しかし、夏の休暇のある日、「そういえば、スタジオジブリの作品でも見ていないものが結構あったな」と思い返し、弟と一緒に未見のジブリ作品を観ることにしました。弟の観ていなかった作品も合わせて、『魔女の宅急便』『ゲド戦記』と鑑賞していき、その流れから『平成狸合戦ぽんぽこ』を観たのです。

『平成狸合戦ぽんぽこ』は1994年の作品で、僕は間違いなくずっと昔に観たことがあるはずです。しかし、ストーリーを知っていながらも、その描き方と語り口にすっかり心を掴まれてしまいました。「どうしてこの作品はこれほどまでに面白いのだろう」と不思議な感覚になり、スタジオジブリ以前の時代から遡って、高畑勲監督の作品も順番に観ていくことになったのです。
各作品の感想はここに書ききれませんが、作品を知れば知るほどに、高畑勲さんの膨大な取材量と緻密な描写、こだわり、さらには作品を作る者としての気迫や人としての愛情がはっきりと感じ取れて、僕はすっかり圧倒されてしまいました。

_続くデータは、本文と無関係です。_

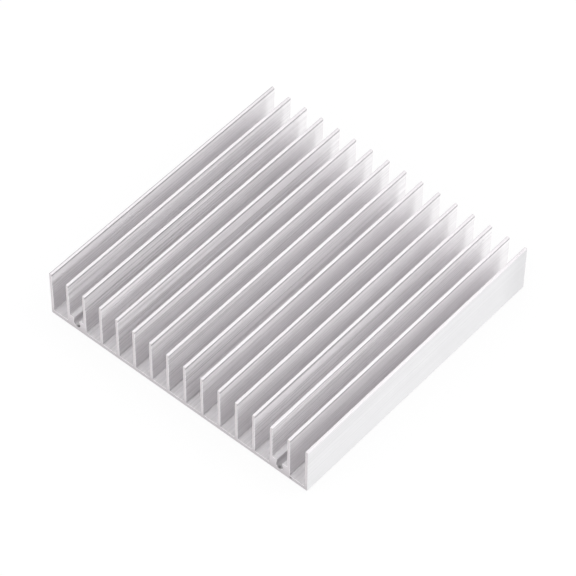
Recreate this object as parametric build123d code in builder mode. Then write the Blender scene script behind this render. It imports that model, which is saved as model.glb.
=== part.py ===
from build123d import *
import math
import os

# Extruded aluminium heat sink, cut to length from one bar.
# A thin flat base carries a row of tall straight fins. In the second channel
# from each side a low boss holds a lengthwise screw groove, open at the top.
# The origin is the middle of the underside: X runs across the fins, Y along
# them and Z up to their tips.

os.makedirs("parts", exist_ok=True)

# Driving dimensions, in millimetres unless a line says otherwise
width = 100.0  # across the fins, over the outer faces of the first and last
length = 100.0  # along the fins, between the sawn ends
height = 18.0  # from the underside to the fin tips
base_thickness = 1.5  # under the open channels
fin_count = 16
fin_thickness = 1.0
groove_radius = 1.3  # round part of the screw groove
groove_lean = 10.0  # degrees that each mouth wall leans over the groove
lip_height = 0.7  # from the top of the groove's circle to the boss top
outer_channels = 1  # open channels outside each boss
root_radius = 0.4  # between a fin and the floor or boss beside it
tip_radius = 0.25  # along the fin tips
lip_radius = 0.3  # along the mouth of the screw groove
corner_radius = 0.3  # along the two lower corners of the bar
end_chamfer = 0.1  # deburred rim of both sawn ends

# Places in the cross-section that follow from them
fin_pitch = (width - fin_thickness) / (fin_count - 1)
groove_spacing = (fin_count - 2 - 2 * outer_channels) * fin_pitch
groove_axis_height = base_thickness + groove_radius
boss_height = groove_axis_height + groove_radius + lip_height

# Half of the groove's section: its round part ends where the leaning wall touches it
lean = math.radians(groove_lean)
wall_foot_x = groove_radius * math.cos(lean)
wall_foot_z = groove_radius * math.sin(lean)
mouth_z = boss_height - groove_axis_height
mouth_x = wall_foot_x - (mouth_z - wall_foot_z) * math.tan(lean)

standing = (Align.CENTER, Align.MIN)
tolerance = 0.001


def at_height(corners, level):
    """The corners of the section that lie at one height above the underside."""
    return corners.filter_by_position(Axis.Y, level - tolerance, level + tolerance)


def beside_groove(corner):
    """Whether a corner is one of the lips of a screw groove."""
    return abs(abs(corner.X) - groove_spacing / 2) < groove_radius


def beside_fin(corner):
    """Whether a corner is where a boss meets a fin."""
    return not beside_groove(corner)


# Screw groove, about its own axis: a round floor with two walls leaning inwards
with BuildSketch() as groove:
    with BuildLine():
        floor = ThreePointArc(
            (-wall_foot_x, wall_foot_z), (0, -groove_radius), (wall_foot_x, wall_foot_z)
        )
        Polyline(floor @ 1, (mouth_x, mouth_z), (-mouth_x, mouth_z), floor @ 0)
    make_face()

with BuildPart() as heat_sink:
    with BuildSketch(Plane.XZ) as section:
        # Base plate and fins
        Rectangle(width, base_thickness, align=standing)
        with GridLocations(fin_pitch, 0, fin_count, 1):
            Rectangle(fin_thickness, height, align=standing)

        # Bosses that fill one channel on each side, with their grooves
        with GridLocations(groove_spacing, 0, 2, 1):
            Rectangle(fin_pitch, boss_height, align=standing)
        with Locations((0, groove_axis_height)):
            with GridLocations(groove_spacing, 0, 2, 1):
                add(groove.sketch, mode=Mode.SUBTRACT)

        # Die radii along the tips, roots, lips and lower corners
        fillet(at_height(section.vertices(), height), tip_radius)
        fillet(at_height(section.vertices(), base_thickness), root_radius)
        fillet(at_height(section.vertices(), boss_height).filter_by(beside_fin), root_radius)
        fillet(at_height(section.vertices(), boss_height).filter_by(beside_groove), lip_radius)
        fillet(at_height(section.vertices(), 0), corner_radius)
    extrude(amount=length / 2, both=True)
    chamfer(heat_sink.faces().filter_by(Axis.Y).edges(), end_chamfer)

heat_sink.part.label = "heat_sink"
export_step(heat_sink.part, "parts/heat_sink.step")
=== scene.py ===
import math

import bpy
import numpy as np
from mathutils import Matrix, Vector


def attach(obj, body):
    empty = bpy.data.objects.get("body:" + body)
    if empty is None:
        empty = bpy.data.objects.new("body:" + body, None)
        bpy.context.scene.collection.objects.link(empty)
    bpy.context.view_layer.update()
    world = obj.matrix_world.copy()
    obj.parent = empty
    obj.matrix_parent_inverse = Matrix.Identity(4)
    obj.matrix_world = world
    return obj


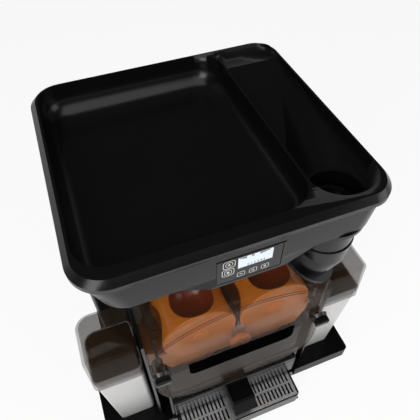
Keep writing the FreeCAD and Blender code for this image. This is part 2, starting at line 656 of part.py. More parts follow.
def gear_shape(teeth, turn, bore):
    """A spur gear about the Y axis, with stub teeth and straight-faceted involute flanks."""
    module = size("gear_module")
    pressure = math.radians(size("pressure_angle"))
    pitch = teeth * module / 2
    base = pitch * math.cos(pressure)
    addendum_share, dedendum_share = 0.8, 1.0
    tip, root = pitch + addendum_share * module, pitch - dedendum_share * module
    foot = max(root, base)
    half = math.pi / (2 * teeth) - size("backlash") / (2 * pitch) + involute(pressure)
    flank = [(root, half - involute(math.acos(base / foot)))] if root < base else []
    flank += [(radius, half - involute(math.acos(min(1, base / radius))))
              for radius in (foot, pitch, tip)]
    points = []
    for tooth in range(teeth):
        middle = math.radians(turn) + 2 * math.pi * tooth / teeth
        both = [(radius, middle - spread) for radius, spread in flank]
        both += [(radius, middle + spread) for radius, spread in reversed(flank)]
        points += [Vector(radius * math.cos(angle), 0, radius * math.sin(angle))
                   for radius, angle in both]
    rim = Part.Face(Part.makePolygon(points + points[:1]))
    blank = rim.extrude(Vector(0, size("gear_width"), 0))
    hole = Part.makeCylinder(bore, size("gear_width") * 3,
                             Vector(0, -size("gear_width"), 0), Vector(0, 1, 0))
    return blank.cut(hole)


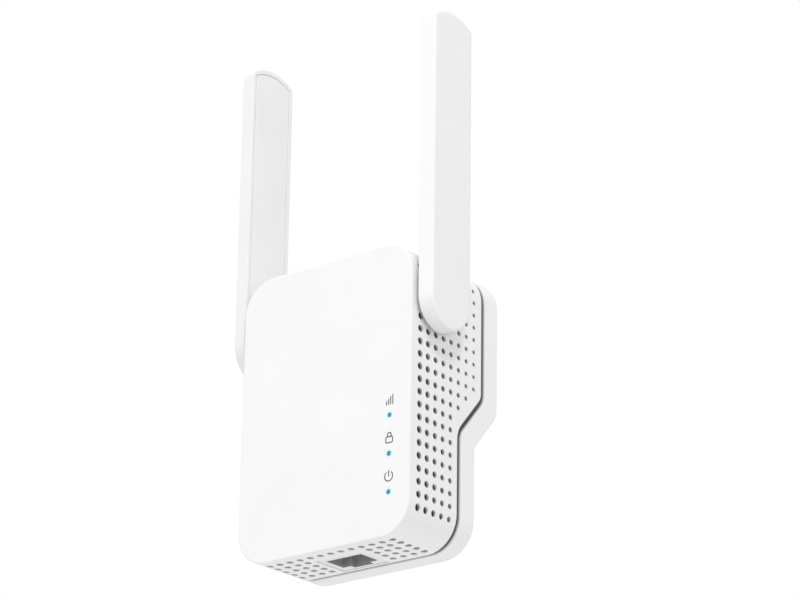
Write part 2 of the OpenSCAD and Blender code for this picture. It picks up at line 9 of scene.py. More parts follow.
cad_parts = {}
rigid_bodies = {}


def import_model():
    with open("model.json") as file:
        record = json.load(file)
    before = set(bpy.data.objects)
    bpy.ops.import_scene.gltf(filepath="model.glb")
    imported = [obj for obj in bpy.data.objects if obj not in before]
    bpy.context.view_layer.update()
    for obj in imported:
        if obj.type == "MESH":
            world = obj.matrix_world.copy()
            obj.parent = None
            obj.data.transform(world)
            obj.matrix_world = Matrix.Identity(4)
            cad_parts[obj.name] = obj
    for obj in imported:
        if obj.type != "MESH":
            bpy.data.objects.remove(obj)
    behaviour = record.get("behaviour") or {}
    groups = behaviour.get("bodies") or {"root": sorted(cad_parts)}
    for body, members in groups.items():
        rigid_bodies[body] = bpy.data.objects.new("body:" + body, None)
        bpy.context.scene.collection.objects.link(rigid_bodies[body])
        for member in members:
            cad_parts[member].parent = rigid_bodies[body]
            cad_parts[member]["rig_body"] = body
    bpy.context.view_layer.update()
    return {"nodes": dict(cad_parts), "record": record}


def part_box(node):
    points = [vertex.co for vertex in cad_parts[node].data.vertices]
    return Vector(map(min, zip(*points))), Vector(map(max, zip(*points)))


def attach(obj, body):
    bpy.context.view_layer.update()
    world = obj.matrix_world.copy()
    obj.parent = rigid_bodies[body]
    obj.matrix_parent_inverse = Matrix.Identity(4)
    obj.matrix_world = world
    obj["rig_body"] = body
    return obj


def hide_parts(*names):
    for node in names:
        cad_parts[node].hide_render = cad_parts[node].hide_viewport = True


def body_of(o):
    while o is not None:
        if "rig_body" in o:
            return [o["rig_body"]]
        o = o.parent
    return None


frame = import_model()
NODES = frame["nodes"]

MM = 0.001  # this script's sizes are in millimetres, Blender's in metres

# ---- Driving sizes, the same as the CAD model's ----
CASE_LOW, CASE_HIGH = (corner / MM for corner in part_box("front_shell"))
SIDE_X = CASE_HIGH.x
FRONT_Y = CASE_LOW.y
TOP_Z = CASE_HIGH.z
LOW_Z = CASE_LOW.z
CORNER_R = 9.7
WALL = 2.2
STEP_LEAN = math.radians(41)
SEAM_DEEP, SEAM_LOW, SEAM_DROP = 7.4, 17.8, 17.55
STEP_D, REAR_DROP = 10.1, 20.9
GROOVE_W, GROOVE_D = 1.4, 1.05
PIVOT_Y, PIVOT_Z = -28.2, 4.05
BUTTON_Y, BUTTON_Z = -27.6, -41.0
ANTENNA_X, ANTENNA_T, ANTENNA_R, ANTENNA_REACH = SIDE_X + 1.08, 4.6, 8.75, 86.3
CROWN_R, CROWN_CORNER_R, ANTENNA_RIM, ANTENNA_SKIN = 15.3, 2.0, 1.4, 1.3
JACK_LOW, JACK_HIGH = (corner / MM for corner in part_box("jack_housing"))
LED_X = 22.9
LED_ZS = (-29.3, -40.1, -50.8)
TOP_SCREW, LOW_SCREW, BOARD_SCREW = (21.5, 12.0), (20.5, -55.5), (22.0, -14.0)
MAIN_BOARD_Y = -32.2
POWER_BOARD_Y, BOARD_T, POWER_SCREW = -9.6, 1.6, (20.0, -12.0)
PIN_SIZE, EARTH_SIZE = (6.35, 3.975), (3.975, 7.95)
PIN_X, PIN_Z = 11.115, 11.115    # the line and neutral pins are below the origin, the earth pin above
PIN_LENGTH, EARTH_LENGTH, SLEEVE_LENGTH, SLEEVE_T = 17.7, 22.7, 9.2, 0.35
BARREL_R, BARREL_END_X, FEED_BORE_R = 3.85, 24.5, 0.9
CLIP_X, CLIP_GROOVE_W, CLIP_GROOVE_R = 26.2, 0.8, 3.3
COVER_GAP, COVER_T = 0.15, 1.2
BUTTON_R, BUTTON_OUT, BUTTON_INNER_X = 2.95, 0.6, 26.8
VENT_ROWS = (20, 20, 20, 20, 20, 11, 10, 9)     # rows in each side column, front first
VENT_R, VENT_SHRINK = 1.0, 0.057                # front radius, and how much less in each column behind
VENT_COLUMN_PITCH, VENT_ROW_PITCH, VENT_LOW_PITCH = 3.356, 3.6, 3.57
VENT_FROM_FACE, VENT_FROM_TOP = 4, 3.5
HINGE_CLEAR, BUTTON_CLEAR = 7.2, 5              # no vents this near the hinge or the button
HINGE_HOLE_R, BUTTON_HOLE_R, LED_HOLE_R = 3.9, 3.1, 0.65
SCREW_HOLE_R, SCREW_WELL_R, WELL_MOUTH_R = 1.45, 2.8, 3.3
TOP_SEAT, LOW_SEAT = -12, -14                   # the case screws' heads rest here
COLUMN_R, POST_R = 4, 2.2
FLANGE_T, FLANGE_RIM = 1.6, 1.6
FAR = 60.0                                      # well beyond the object

# ---- Camera ----
CAMERA_TURN = 39.067     # degrees to the right of straight on
CAMERA_LIFT = -21.087    # degrees above level, so it looks up
CAMERA_ROLL = 0.846
CAMERA_DISTANCE = 0.88466
CAMERA_LENS = 143.13
CAMERA_TARGET = Vector((0.010577, -0.019386, 0.012239))

# ---- Small tools ----


def arc(centre, radius, start, end, steps):
    """Points of an arc, angles in radians."""
    turns = (start + (end - start) * i / steps for i in range(steps + 1))
    return [(centre[0] + radius * math.cos(a), centre[1] + radius * math.sin(a)) for a in turns]


def new_piece(name, mesh):
    """Object that is linked to the scene."""
    piece = bpy.data.objects.new(name, mesh)
    bpy.context.scene.collection.objects.link(piece)
    return piece


def piece_from(name, points, faces):
    """Object from millimetre points."""
    mesh = bpy.data.meshes.new(name)
    mesh.from_pydata([Vector(p) * MM for p in points], [], faces)
    mesh.validate()
    return new_piece(name, mesh)


def fix_normals(piece):
    """Turns all faces outward."""
    bm = bmesh.new()
    bm.from_mesh(piece.data)
    bmesh.ops.recalc_face_normals(bm, faces=bm.faces)
    bm.to_mesh(piece.data)
    bm.free()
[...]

そんな高畑さんの監督デビュー作『太陽の王子 ホルスの大冒険』に、巨人のモーグが登場するのです。
岩男の巨人モーグは、若き宮崎駿さんのアイデアを高畑さんが採用したことで実現し、物語の中でも大きな役割を担った重要なキャラクターとなっています。
しかし、キーキャラクターということ以上に、まだ何の実績もない一介の新米アニメーターの提出したアイデアを拾い上げて作品をブラッシュアップさせる、高畑さんのクリエイターとしての意思の強さがこのモーグにも顕れているような気がしました。
役職や肩書きに捉われず、自分の目で相手を見て、徹底的に意見をぶつけ合い、より良いものを見つけようとする。その姿勢の重要性を何よりも象徴していると感じられたのです。
そのため、この“巨人”というキーワードは、僕にとってとても重要な意味を持つようになりました。活動拠点を“巨人”としようと思ったのはそれが理由です。

これから

僕たちが作った巨人は、まだ中身ががらんどうで何も持っていません。しかし、これから広い世界を見て、多くのことを学び、たくさんのものを得て強く大きく育っていくと信じています。僕も仲間たちと力を合わせて、色々な活動を通じてこの巨人を立派に育てていきたいと思います。気長に見ていていただければ幸いです。